I also love this picture from when Alice returned from her honeymoon: all decked out to go walk her baby in the snow around Clermont in 1909.

Then come the 1910s, and Alice left me little good material for that time period.  I think she put all of her big effort into dressing the children.  There are lots of pictures of her two daughters in matching hats (and matching dresses for that matter), like this one at left from around 1916.

Alice, like many modern mothers I think, seems to have found herself behind the camera a lot more than she was in front of it, but I did find this one of her watering her garden in Aiken, South Carolina around 1916 or 17.

Hats had shrunk down again by this time, and they were not too far off from modern proportions.  There are a lot tilted down brims that gave women and girls a slightly wilted look, like Honoria at left.

By the time Honoria and Janet were in their teens, it was the 1920s, and hats became frequently very close fitting.  I like these exotic little things, photographed in Italy between 1922 and 1925.

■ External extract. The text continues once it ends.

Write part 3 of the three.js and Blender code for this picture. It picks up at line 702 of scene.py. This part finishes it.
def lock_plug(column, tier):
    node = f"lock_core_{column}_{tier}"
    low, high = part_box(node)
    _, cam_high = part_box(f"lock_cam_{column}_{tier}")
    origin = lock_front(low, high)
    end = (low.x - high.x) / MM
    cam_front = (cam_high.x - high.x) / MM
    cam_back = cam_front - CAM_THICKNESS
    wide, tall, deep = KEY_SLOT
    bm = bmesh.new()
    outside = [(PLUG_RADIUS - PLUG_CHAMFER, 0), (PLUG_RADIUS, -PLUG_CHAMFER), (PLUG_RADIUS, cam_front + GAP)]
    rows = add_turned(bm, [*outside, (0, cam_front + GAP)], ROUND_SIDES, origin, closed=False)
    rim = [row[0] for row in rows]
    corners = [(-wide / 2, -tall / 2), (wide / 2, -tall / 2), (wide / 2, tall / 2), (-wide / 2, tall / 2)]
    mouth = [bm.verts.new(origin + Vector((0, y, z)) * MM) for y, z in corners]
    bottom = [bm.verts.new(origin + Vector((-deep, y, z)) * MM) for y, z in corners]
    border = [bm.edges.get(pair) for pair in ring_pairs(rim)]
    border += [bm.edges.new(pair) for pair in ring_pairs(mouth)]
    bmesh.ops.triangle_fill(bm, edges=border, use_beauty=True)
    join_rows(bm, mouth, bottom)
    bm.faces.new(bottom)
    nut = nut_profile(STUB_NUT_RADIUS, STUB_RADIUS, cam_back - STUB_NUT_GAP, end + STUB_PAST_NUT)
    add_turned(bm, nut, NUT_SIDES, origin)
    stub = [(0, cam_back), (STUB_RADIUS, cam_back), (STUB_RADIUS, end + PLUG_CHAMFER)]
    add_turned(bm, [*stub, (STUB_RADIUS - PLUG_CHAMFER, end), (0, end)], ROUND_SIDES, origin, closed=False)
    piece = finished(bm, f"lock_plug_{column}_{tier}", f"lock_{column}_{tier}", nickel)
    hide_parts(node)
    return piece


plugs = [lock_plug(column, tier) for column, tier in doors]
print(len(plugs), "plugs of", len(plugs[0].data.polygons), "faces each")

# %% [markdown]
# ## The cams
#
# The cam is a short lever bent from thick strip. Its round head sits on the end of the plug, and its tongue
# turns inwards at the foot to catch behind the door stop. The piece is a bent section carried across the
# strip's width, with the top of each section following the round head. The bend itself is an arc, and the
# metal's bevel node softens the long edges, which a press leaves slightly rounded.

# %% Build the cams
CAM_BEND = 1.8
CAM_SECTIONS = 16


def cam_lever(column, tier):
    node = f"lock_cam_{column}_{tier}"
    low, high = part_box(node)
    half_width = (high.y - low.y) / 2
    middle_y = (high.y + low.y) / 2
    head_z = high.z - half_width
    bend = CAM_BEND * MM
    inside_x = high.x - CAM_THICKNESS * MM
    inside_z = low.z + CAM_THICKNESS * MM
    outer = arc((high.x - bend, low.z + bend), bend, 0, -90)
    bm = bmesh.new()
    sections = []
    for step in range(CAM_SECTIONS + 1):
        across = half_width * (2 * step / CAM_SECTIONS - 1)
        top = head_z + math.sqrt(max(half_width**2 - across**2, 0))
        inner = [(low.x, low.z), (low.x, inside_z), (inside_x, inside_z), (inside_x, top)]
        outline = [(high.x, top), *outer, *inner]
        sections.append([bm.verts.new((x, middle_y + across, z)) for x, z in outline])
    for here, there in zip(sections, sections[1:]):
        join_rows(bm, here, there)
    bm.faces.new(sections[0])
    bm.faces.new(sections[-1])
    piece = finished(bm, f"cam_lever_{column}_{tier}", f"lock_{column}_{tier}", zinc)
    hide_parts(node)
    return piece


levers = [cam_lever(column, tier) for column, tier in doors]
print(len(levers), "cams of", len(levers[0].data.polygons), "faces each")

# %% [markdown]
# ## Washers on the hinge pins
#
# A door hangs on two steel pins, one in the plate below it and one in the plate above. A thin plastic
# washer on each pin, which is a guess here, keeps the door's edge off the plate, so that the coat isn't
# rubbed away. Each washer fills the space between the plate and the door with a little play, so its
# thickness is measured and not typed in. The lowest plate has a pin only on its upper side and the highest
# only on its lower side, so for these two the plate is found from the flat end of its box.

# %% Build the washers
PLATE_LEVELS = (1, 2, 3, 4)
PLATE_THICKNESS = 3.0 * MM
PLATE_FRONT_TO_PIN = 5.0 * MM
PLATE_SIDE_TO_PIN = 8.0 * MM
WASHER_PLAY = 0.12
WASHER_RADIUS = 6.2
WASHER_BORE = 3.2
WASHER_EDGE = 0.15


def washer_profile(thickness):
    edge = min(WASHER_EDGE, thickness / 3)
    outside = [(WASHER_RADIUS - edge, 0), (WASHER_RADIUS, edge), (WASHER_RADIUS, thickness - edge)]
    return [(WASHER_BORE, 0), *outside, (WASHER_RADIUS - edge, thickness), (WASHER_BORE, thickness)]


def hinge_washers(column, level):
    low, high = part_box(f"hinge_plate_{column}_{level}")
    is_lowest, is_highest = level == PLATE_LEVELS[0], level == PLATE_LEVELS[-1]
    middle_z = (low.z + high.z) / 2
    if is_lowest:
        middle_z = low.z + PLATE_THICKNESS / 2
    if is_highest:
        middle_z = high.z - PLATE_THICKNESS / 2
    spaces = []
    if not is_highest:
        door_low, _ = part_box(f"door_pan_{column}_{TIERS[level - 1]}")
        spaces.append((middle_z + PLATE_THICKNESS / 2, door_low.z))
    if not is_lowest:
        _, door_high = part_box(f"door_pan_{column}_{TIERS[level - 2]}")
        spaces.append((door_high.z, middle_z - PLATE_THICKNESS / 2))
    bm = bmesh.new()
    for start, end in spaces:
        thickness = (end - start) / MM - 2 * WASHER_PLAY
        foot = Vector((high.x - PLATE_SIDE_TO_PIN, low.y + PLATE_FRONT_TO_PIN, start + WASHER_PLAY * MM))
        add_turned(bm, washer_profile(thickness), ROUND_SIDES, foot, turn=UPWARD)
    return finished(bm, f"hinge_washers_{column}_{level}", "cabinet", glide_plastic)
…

And then there's Honoria in what appears to be a turban (the return of the turban!) just a few years later.  

And then in the very late 1920s or 1930, we see the image we're all more familiar with of a very close-fitting little cloche style hat.

So that's about two centuries of the Livingstons and their hats.  I love the shifting cycle of small to large and back again.  Each style is an integral part of the overall aesthetic of their clothing, and it's an important part of recreating the era.

Clermont is working on our reproduction hat collection, and these hats appear at important costumed events like the Fall Fete: A Regency Tea Party (coming up on Sept. 28th, 2013 at Vanderpoel House of History).

While hats have largely disappeared from both men's and women's heads over the past 30 years, they used to be a requirement of proper dress.  So what do you think?  Was it just one more accessory that made us slaves to fashion, or should we bring hats back to everyday fashion?